In 2021, 251 cases were under investigation by September alone, a 161 per cent increase, resulting in 143 charges against 149 suspects, with 226 victims identified More than a third were minors

“This upward trend is alarming,” said Bertrim, “and illustrates that much work and effort is still required.” He called the increase “extremely concerning.”

Bertrim stressed an increase in community engagement as a goal for the HTU, and noted it has nearly doubled in size since its inception, allowing for more opportunity for enforcement and education. The unit is currently made up of two detective and eight detective constables and is led by Detective Dave Davies, a 21 year veteran at DRPS.

A victim service crisis counselor, Karly Church, herself a survivor and well-known speaker on the issue, is embedded on the team acting as a liaison between victims and investigators. Bertrim said Church was “instrumental” in building rapport and trust with the victims and commended her help in providing support to victims and obtaining statements.

Despite increased resources helping more victims than ever the case load continues to grow. “We do have a problem and it’s not just in Durham Region,” Bertrim said. “It’s actually worldwide.”

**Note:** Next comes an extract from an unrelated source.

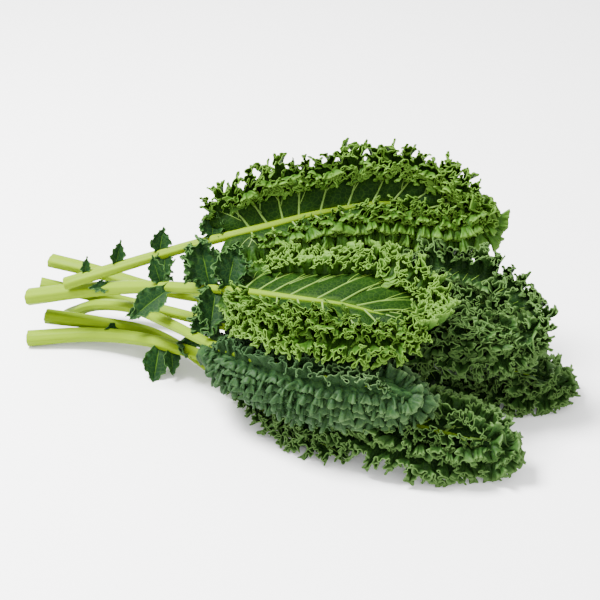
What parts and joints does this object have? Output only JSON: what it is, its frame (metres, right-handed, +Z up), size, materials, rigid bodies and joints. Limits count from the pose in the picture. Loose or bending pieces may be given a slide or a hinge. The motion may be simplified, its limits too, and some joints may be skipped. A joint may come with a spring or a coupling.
{
  "type": "bunch of curly kale",
  "caption": "Bunch of curly kale leaves lying down, pale cut stalks at one end and dark frilled blades fanned out at the other.",
  "frame": {"origin": "on the table, under the middle of the bunch's outer box", "axes": "+X along the bunch, from the cut stalks to the leaf tips; +Z up; -Y towards the side that the picture shows"},
  "size_m": [0.4907, 0.2512, 0.1821],
  "materials": {
    "back_leaf_stalk": "smooth, slightly waxy, pale yellow-green",
    "back_leaf_blade": "matt waxy leaf, dark green",
    "crown_leaf_stalk": "smooth, slightly waxy, pale yellow-green",
    "crown_leaf_blade": "matt waxy leaf, dark green",
    "puckered_leaf_stalk": "smooth, slightly waxy, pale yellow-green",
    "puckered_leaf_blade": "matt waxy leaf, blue-green",
    "right_leaf_stalk": "smooth, slightly waxy, pale yellow-green",
    "right_leaf_blade": "matt waxy leaf, dark green",
    "outer_leaf_stalk": "smooth, slightly waxy, pale yellow-green",
    "outer_leaf_blade": "matt waxy leaf, dark green",
    "floor_leaf_stalk": "smooth, slightly waxy, pale yellow-green",
    "floor_leaf_blade": "matt waxy leaf, dark green",
    "under_leaf_stalk": "smooth, slightly waxy, pale yellow-green",
    "under_leaf_blade": "matt waxy leaf, dark green"
  },
  "bodies": {
    "root": {"back_leaf_stalk": "back_leaf_stalk", "back_leaf_blade": "back_leaf_blade", "crown_leaf_stalk": "crown_leaf_stalk", "crown_leaf_blade": "crown_leaf_blade", "puckered_leaf_stalk": "puckered_leaf_stalk", "puckered_leaf_blade": "puckered_leaf_blade", "right_leaf_stalk": "right_leaf_stalk", "right_leaf_blade": "right_leaf_blade", "outer_leaf_stalk": "outer_leaf_stalk", "outer_leaf_blade": "outer_leaf_blade", "floor_leaf_stalk": "floor_leaf_stalk", "floor_leaf_blade": "floor_leaf_blade", "under_leaf_stalk": "under_leaf_stalk", "under_leaf_blade": "under_leaf_blade"}
  },
  "joints": []
}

The community engagement work includes presentation about trafficking to 10,000 high schoolers throughout the region and partnerships with a variety of local services and businesses, such as posters made by Durham College students. A new patrol car is wrapped with information to raise awareness.

The unit is continuing to step up efforts and have lobbied the Attorney General for a dedicated crown prosecutor to focus on human trafficking cases and advise investigators.

They also received numerous grants to continue to expand, such as a “proceeds of crime” HALT grant and the Children at Risk of Exploitation (CARE) pilot project, which awarded the HTU granted the HTU more than $3 million.

CARE units pair police officers and child protection workers to proactively find and engage with children deemed at high risk of exploitation. The children are then removed from danger and connected to support. CARE units also supplement, rather than replace, other units to assist in investigations.

“Durham Region is particularly attractive to human traffickers as part of the GTA, close to Toronto, all the 400 series highways,” Bertrim said.

“Human trafficking thrives on the anonymity,” he added, stressing the need for both enforcement and education to empower victims to come forward. “It has gone unnoticed because very few victims will ever come forward.”